A series of complexes between neutral Valine and methane that feature potential homopolar C-H∙∙∙H-C contacts were located on the MP2/aug-cc-pVTZ potential energy hypersurface. In order to better estimate the strength of this contacts, the interaction energies were improve by single-point calculations at different levels of theory (MP2, CCSD(T), SAPT2, SAPT2+3) together with Dunning’s basis sets (aug-cc-pVXZ; X=T,Q,5). Topological analysis of the electron density within the QTAIM framework, NCI plots and energy decomposition within the SAPT framework were used to discuss the nature of this interactions. The complexes whose monomers only interact though C-H∙∙∙H-C contacts indicate that these interactions are entirely due to dispersion forces, are not directional and are much stronger than expected (the interaction energies of the complexes range from -0.7 to -1.0 kcal/mol).

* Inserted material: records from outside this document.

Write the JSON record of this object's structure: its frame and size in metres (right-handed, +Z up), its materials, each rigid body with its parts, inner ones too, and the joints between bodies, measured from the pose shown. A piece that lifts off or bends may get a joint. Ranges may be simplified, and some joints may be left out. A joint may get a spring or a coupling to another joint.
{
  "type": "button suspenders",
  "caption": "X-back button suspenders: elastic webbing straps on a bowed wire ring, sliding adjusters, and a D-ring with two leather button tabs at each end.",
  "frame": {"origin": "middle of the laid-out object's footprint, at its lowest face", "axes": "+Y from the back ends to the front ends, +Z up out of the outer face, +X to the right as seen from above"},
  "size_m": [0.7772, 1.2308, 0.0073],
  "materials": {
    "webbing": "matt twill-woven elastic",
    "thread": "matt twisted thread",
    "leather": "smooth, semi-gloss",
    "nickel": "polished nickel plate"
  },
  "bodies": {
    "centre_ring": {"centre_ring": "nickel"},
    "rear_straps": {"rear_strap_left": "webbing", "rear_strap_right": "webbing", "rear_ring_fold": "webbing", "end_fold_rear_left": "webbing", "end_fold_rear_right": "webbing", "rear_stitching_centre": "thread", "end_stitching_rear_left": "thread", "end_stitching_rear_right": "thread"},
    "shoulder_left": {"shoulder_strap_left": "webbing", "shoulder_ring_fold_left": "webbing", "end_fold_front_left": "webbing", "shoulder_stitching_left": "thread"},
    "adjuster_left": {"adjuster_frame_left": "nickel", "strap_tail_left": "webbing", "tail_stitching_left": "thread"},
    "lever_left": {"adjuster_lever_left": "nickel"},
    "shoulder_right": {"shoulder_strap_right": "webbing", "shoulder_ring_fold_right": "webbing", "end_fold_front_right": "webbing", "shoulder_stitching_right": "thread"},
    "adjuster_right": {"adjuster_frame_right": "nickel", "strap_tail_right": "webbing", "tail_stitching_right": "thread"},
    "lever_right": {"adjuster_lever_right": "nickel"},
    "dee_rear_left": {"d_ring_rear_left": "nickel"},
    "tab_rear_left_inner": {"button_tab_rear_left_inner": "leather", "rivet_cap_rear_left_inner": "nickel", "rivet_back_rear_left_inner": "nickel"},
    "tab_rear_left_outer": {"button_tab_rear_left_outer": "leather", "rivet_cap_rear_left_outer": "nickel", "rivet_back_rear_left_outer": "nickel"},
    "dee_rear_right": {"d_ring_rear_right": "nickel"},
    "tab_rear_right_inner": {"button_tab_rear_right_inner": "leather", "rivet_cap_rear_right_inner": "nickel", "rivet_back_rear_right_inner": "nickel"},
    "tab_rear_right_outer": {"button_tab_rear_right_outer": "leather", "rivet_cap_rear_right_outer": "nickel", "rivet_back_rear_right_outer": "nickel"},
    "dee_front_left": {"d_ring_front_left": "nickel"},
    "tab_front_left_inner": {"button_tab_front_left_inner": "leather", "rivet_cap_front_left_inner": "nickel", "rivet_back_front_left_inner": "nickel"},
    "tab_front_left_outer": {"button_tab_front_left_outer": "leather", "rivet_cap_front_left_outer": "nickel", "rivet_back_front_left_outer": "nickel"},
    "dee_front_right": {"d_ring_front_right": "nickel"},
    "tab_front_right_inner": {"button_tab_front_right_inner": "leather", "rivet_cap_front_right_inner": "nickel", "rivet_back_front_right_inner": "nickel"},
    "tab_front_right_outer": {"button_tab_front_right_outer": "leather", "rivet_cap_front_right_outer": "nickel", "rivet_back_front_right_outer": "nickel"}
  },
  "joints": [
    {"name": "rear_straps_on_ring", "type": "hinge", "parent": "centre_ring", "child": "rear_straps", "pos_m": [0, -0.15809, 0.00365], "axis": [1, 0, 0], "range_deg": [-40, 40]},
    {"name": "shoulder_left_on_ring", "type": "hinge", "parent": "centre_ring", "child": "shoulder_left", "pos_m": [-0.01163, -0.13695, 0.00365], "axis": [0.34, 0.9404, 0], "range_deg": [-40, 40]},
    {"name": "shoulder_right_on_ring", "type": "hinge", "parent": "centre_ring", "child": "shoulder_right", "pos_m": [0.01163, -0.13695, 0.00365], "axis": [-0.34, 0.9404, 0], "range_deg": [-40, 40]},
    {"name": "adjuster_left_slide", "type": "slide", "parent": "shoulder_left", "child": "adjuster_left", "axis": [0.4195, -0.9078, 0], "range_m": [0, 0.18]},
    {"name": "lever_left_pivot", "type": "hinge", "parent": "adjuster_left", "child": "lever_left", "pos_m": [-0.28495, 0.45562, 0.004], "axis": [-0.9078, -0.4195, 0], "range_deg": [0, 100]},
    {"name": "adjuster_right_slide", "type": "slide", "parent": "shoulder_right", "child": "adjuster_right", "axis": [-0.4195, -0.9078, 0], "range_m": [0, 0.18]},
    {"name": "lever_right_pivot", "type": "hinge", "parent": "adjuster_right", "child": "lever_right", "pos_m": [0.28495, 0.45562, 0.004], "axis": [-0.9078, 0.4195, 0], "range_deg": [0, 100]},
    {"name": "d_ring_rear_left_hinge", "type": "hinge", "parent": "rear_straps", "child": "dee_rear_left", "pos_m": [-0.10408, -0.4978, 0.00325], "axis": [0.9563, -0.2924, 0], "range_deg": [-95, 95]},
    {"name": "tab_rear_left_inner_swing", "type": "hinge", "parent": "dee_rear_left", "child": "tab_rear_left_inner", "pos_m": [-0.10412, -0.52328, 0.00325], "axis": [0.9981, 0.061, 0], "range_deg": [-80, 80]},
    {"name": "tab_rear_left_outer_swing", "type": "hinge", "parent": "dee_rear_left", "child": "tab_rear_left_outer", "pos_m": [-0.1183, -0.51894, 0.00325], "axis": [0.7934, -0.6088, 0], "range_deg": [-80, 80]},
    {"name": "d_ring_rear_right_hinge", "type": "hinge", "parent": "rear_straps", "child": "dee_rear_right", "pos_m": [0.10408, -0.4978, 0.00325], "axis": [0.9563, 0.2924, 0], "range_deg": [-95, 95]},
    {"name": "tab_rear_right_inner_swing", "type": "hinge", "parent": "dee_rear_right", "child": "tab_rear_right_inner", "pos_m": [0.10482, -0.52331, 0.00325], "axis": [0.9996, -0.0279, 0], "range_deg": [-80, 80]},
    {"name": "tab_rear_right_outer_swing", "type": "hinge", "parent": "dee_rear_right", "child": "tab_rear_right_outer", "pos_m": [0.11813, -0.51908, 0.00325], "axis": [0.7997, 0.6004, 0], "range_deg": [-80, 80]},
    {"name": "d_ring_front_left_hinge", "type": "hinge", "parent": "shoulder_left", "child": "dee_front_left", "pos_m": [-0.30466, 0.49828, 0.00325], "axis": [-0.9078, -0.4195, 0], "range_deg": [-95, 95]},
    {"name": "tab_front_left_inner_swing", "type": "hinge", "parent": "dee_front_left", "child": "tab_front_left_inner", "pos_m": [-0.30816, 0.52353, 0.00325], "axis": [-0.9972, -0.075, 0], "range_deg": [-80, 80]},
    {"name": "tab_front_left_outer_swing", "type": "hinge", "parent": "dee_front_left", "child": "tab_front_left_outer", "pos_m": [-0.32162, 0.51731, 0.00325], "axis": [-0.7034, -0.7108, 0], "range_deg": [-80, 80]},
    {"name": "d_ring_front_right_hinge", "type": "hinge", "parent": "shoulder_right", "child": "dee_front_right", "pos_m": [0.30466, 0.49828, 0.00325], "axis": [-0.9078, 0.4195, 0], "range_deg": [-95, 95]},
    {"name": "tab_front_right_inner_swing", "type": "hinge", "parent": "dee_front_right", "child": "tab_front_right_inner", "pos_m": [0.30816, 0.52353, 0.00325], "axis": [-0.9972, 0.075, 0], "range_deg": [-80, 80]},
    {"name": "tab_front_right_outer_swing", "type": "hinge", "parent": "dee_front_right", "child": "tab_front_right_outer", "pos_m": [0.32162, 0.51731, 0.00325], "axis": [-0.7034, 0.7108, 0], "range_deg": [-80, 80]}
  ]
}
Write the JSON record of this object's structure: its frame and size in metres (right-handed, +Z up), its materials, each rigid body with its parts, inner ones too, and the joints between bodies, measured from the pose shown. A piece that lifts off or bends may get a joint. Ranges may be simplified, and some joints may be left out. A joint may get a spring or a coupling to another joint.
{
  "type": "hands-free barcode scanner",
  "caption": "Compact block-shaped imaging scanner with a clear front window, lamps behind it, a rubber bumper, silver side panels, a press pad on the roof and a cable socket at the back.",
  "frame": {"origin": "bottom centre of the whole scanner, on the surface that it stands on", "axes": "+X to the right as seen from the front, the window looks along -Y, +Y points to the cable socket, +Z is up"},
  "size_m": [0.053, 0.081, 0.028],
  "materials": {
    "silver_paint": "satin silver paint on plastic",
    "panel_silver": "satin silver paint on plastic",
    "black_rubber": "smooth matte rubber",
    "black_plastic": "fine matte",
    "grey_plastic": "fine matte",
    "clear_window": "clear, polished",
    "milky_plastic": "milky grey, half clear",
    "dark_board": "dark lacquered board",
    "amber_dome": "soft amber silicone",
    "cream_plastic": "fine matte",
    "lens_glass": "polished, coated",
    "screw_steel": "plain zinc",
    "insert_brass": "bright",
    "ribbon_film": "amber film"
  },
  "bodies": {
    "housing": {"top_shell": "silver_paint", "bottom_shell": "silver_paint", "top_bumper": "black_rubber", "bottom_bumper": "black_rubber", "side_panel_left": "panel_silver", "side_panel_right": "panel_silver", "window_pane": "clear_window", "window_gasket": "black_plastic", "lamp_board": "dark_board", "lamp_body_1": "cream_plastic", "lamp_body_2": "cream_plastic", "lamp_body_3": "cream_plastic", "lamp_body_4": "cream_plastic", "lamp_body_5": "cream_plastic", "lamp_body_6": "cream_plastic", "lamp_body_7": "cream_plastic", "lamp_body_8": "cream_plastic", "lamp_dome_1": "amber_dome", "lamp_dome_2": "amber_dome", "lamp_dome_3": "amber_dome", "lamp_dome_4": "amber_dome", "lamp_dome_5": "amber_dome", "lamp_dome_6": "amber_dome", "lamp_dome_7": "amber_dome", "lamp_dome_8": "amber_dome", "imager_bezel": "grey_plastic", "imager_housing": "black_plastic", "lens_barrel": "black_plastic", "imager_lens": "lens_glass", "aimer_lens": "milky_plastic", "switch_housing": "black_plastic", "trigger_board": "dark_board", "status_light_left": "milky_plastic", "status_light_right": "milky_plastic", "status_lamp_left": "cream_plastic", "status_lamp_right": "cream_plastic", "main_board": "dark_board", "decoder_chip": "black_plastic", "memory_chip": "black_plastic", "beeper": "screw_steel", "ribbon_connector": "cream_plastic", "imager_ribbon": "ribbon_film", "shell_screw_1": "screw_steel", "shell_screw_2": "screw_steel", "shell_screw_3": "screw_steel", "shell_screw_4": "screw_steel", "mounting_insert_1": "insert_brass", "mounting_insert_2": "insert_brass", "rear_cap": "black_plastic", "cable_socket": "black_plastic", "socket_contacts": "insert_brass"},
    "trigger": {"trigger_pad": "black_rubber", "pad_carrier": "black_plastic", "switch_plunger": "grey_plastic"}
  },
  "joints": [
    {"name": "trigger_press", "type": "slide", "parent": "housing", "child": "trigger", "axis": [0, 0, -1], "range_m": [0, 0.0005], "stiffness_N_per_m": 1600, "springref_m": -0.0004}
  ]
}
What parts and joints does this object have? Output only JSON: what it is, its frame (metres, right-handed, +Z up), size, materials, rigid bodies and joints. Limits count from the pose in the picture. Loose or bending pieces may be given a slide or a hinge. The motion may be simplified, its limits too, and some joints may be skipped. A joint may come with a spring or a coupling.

This large value is remarkable considering the small size of the interacting groups herein considered (methane, and one or two Valine’s methyl groups), and indicates that in biological systems, where those interactions can be very numerous in the presence of multiple aliphatic amino acids, if those interactions are not properly model, magnitudes as ligand-receptor affinities, protein-protein interaction energies and protein stabilities might be grossly misestimated. Finally, since some of the computed complexes also include stronger interactions than homopolar C-H∙∙∙H-C contacts, we analyzed if the potential C-H∙∙∙H-C contacts in these complexes are really contributing to stabilize the complexes or are just a geometrical artifact arising from the maximization of stronger interactions.